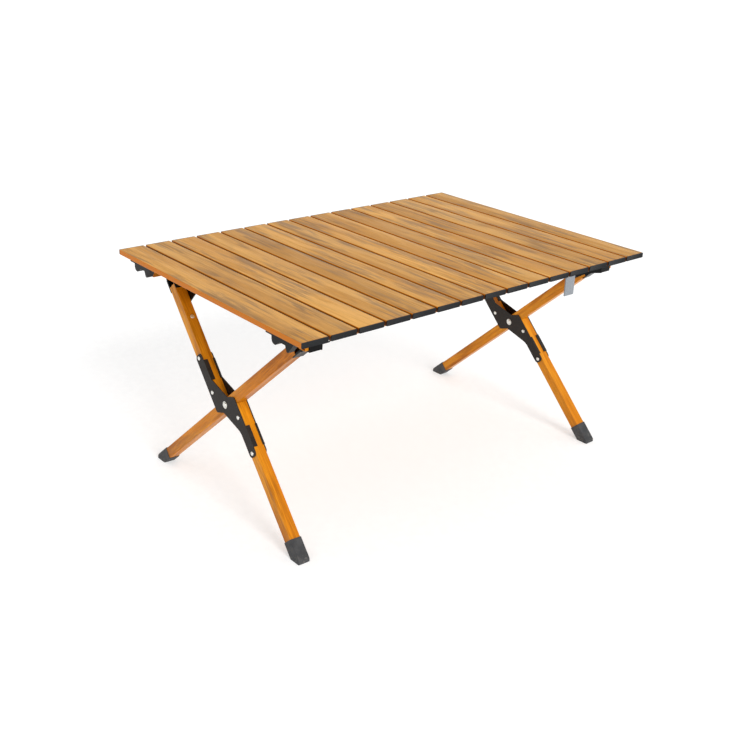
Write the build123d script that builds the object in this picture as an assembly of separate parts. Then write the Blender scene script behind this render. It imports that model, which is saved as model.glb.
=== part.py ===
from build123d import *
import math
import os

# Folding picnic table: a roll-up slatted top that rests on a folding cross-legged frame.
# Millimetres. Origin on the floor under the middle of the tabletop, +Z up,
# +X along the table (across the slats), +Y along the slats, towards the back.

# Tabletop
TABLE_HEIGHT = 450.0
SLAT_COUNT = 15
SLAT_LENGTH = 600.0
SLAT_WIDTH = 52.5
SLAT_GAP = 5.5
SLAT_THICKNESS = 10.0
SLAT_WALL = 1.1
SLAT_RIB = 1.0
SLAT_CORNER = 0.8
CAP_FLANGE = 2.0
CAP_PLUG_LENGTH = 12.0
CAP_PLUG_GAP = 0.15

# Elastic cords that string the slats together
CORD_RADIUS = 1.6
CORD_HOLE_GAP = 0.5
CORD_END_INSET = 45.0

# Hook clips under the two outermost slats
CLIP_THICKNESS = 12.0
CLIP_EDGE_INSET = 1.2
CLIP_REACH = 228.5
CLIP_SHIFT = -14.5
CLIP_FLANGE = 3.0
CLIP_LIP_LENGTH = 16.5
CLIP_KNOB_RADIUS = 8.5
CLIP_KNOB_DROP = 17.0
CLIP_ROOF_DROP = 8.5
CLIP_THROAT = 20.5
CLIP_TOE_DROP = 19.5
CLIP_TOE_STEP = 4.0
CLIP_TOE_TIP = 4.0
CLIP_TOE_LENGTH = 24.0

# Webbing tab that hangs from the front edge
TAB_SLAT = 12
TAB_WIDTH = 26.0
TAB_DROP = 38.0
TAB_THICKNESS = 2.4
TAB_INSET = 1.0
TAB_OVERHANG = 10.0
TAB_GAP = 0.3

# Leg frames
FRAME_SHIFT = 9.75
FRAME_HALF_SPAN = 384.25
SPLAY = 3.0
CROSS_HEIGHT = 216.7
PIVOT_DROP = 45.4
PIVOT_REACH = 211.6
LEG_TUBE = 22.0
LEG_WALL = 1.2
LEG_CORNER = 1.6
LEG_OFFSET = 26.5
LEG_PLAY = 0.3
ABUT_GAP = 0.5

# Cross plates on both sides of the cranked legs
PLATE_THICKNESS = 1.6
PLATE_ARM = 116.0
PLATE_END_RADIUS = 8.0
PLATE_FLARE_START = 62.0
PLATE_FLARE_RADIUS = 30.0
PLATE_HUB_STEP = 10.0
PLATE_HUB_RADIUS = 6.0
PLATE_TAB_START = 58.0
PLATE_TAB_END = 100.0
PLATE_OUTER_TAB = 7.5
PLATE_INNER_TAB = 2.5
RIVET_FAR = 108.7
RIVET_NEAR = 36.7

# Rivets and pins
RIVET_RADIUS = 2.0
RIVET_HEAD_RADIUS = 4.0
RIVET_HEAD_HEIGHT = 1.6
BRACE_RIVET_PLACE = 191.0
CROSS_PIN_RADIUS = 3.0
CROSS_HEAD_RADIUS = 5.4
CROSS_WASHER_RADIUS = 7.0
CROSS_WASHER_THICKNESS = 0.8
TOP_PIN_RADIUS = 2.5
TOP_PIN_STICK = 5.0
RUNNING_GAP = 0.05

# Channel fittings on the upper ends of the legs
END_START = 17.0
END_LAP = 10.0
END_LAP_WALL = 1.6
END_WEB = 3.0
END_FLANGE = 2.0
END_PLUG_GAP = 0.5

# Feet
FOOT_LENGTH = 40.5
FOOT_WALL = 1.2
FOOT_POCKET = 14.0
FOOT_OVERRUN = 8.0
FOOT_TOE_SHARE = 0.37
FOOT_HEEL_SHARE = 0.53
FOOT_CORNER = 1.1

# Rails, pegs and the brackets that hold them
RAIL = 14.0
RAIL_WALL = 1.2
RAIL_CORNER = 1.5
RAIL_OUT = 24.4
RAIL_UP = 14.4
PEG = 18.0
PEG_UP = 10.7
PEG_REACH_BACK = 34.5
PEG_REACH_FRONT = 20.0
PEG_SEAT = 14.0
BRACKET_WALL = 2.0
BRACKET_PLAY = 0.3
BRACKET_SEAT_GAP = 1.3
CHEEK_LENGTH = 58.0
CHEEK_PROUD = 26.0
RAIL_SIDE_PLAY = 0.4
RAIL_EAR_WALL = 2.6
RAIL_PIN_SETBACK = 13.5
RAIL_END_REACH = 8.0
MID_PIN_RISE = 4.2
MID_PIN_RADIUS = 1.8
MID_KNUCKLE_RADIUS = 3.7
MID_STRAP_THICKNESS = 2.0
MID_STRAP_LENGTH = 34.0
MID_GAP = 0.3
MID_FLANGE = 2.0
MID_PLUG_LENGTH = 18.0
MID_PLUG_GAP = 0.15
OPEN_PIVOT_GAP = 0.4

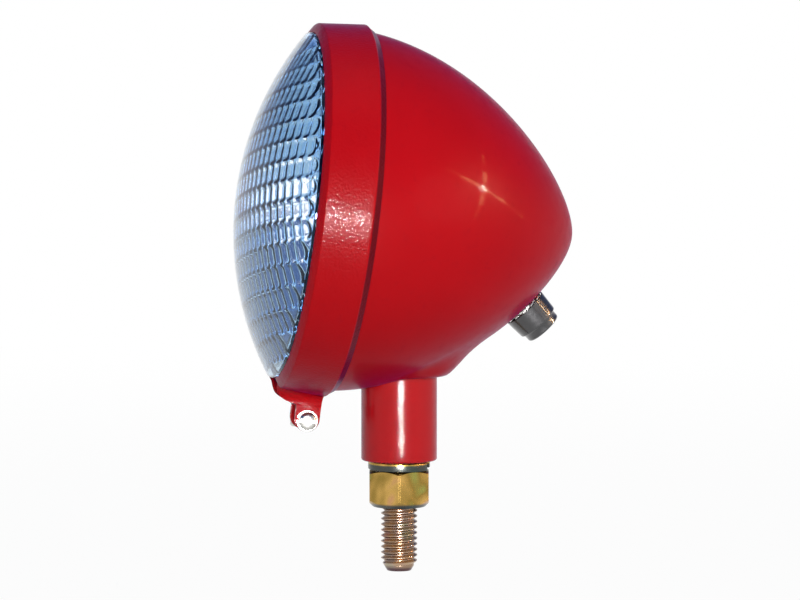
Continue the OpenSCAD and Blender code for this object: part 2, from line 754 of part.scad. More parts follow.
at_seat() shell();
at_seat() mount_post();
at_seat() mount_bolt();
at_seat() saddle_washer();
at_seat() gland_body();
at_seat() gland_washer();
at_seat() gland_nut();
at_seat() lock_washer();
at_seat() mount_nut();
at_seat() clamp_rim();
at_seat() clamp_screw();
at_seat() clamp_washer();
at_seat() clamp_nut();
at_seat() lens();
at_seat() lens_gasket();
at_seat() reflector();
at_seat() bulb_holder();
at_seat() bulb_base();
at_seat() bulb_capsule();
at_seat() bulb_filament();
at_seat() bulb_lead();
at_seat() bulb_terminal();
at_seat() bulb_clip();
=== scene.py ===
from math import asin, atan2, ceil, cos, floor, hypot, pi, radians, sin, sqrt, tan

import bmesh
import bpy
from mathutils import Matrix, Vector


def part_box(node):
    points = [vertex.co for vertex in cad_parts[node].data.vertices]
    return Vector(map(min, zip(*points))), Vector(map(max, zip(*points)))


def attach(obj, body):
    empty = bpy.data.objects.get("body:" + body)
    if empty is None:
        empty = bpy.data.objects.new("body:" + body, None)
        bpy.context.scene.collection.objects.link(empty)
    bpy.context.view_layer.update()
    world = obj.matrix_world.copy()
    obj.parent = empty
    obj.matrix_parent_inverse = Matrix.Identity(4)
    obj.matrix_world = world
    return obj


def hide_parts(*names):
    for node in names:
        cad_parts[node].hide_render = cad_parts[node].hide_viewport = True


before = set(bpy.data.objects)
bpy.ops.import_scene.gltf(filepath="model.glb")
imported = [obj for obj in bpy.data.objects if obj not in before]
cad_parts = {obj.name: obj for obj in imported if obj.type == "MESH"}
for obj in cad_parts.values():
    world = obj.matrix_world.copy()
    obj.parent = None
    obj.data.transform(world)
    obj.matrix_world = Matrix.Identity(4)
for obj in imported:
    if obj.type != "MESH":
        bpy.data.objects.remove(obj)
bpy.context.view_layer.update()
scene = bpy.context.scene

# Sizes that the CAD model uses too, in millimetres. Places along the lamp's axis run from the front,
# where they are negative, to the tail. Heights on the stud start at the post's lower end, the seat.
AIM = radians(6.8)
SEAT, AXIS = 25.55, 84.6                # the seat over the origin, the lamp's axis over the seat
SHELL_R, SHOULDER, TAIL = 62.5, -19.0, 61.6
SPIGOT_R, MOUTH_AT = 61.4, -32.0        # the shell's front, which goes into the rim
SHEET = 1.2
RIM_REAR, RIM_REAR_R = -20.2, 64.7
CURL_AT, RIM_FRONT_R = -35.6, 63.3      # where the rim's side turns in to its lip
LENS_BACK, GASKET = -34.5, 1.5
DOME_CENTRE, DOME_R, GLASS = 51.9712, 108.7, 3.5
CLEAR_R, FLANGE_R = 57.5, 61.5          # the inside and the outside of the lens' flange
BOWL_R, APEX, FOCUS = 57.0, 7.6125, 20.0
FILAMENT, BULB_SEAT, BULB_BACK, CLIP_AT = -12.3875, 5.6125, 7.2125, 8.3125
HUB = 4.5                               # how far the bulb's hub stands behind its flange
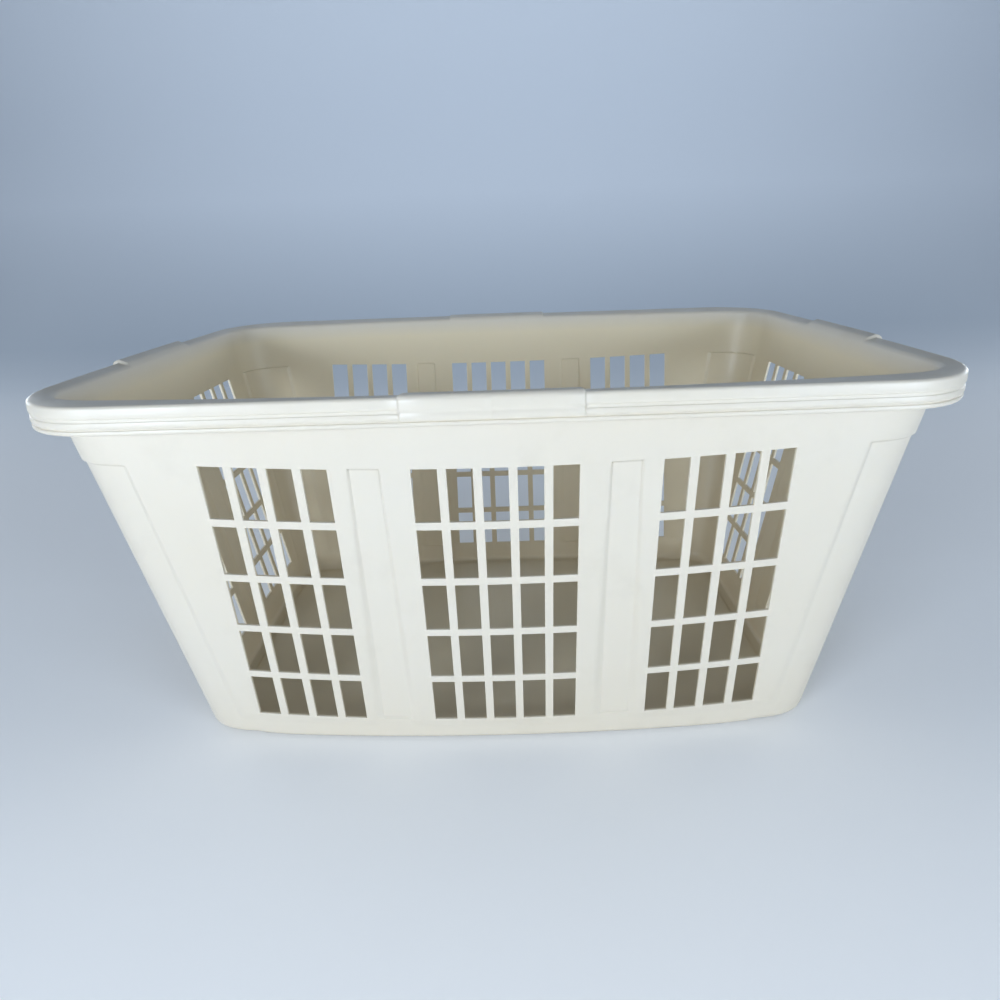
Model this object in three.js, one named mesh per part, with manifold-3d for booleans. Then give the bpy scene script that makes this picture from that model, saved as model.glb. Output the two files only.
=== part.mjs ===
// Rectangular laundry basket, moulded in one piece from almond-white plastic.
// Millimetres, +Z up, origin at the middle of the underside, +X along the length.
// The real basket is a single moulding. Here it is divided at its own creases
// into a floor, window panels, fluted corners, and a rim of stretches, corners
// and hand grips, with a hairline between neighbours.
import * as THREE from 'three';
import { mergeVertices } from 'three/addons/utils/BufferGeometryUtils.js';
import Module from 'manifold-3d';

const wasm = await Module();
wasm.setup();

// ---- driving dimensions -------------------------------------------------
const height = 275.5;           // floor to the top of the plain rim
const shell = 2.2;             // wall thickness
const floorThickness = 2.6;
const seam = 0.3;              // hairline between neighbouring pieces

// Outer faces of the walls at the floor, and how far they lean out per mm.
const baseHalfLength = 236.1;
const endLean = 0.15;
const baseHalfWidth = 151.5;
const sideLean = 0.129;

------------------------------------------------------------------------

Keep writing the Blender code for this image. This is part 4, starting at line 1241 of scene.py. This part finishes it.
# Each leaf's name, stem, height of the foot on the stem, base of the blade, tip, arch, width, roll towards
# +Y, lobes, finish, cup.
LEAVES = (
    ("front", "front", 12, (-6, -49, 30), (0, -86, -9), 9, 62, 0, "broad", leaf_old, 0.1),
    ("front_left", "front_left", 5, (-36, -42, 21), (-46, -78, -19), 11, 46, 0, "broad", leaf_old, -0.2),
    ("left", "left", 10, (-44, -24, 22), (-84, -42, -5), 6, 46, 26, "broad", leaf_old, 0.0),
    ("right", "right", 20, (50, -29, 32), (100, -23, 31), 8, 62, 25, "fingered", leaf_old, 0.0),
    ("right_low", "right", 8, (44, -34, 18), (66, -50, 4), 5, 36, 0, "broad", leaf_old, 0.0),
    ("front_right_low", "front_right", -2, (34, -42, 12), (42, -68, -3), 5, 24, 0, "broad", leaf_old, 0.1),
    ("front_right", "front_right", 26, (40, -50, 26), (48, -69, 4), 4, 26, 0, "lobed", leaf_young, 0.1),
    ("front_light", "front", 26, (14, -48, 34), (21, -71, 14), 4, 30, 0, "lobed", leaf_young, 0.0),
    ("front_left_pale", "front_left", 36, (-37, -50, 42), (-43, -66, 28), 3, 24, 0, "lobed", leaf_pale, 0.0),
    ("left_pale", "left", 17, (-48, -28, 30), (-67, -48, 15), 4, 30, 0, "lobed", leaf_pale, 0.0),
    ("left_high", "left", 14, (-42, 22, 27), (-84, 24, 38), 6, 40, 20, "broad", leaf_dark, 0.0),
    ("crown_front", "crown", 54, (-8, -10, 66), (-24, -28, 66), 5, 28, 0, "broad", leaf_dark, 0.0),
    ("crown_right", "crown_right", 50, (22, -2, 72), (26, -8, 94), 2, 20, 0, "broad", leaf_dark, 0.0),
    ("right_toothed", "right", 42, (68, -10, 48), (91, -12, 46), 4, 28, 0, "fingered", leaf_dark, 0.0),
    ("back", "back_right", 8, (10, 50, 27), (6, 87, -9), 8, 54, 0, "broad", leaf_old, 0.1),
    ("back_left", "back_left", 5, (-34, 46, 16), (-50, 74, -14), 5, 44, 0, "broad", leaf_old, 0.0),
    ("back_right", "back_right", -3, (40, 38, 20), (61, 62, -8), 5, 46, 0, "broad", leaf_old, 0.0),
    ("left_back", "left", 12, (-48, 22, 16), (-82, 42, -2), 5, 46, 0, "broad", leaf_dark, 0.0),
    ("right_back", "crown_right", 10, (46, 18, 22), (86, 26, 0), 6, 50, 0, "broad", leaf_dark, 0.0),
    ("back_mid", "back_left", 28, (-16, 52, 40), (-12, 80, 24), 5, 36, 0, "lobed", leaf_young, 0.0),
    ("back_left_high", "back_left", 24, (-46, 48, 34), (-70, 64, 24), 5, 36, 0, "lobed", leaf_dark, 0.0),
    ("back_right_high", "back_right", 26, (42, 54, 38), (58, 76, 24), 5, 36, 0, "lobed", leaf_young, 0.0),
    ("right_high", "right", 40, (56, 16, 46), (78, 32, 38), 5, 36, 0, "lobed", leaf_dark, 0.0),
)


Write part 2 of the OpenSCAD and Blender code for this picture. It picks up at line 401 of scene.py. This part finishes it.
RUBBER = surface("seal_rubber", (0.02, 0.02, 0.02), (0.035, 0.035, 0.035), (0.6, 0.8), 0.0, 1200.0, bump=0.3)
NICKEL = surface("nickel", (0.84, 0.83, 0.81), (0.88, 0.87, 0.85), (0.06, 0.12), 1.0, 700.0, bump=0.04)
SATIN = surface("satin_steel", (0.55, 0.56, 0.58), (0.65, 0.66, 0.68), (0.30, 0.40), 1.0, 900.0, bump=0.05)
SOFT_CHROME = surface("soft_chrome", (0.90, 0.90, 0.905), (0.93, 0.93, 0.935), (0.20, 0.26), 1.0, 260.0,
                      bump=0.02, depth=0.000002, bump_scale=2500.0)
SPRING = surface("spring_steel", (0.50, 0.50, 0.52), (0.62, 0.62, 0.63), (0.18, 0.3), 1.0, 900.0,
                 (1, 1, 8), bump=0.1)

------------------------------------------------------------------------

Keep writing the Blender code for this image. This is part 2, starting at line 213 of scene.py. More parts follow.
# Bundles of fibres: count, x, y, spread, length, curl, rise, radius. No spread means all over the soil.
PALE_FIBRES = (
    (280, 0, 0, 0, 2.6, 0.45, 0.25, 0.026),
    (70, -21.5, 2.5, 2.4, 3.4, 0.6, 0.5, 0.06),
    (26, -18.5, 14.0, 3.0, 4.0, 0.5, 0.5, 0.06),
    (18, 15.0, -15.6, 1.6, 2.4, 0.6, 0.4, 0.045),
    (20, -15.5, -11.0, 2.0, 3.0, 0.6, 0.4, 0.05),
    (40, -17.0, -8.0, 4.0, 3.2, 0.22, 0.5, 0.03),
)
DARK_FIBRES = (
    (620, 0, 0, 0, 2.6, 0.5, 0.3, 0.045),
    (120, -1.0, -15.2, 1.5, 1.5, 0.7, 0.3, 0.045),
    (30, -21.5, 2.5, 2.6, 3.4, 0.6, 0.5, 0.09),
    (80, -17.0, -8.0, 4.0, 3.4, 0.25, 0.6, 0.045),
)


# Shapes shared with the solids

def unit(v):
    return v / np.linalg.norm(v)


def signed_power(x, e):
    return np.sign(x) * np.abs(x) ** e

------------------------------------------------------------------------

Your task is to reproduce exactly the lines beginning at the line containing "bpy.data.objects.remove(obj)" and ending at the line containing "scene = bpy.context.scene", inclusive.

        bpy.data.objects.remove(obj)
bpy.context.view_layer.update()
scene = bpy.context.scene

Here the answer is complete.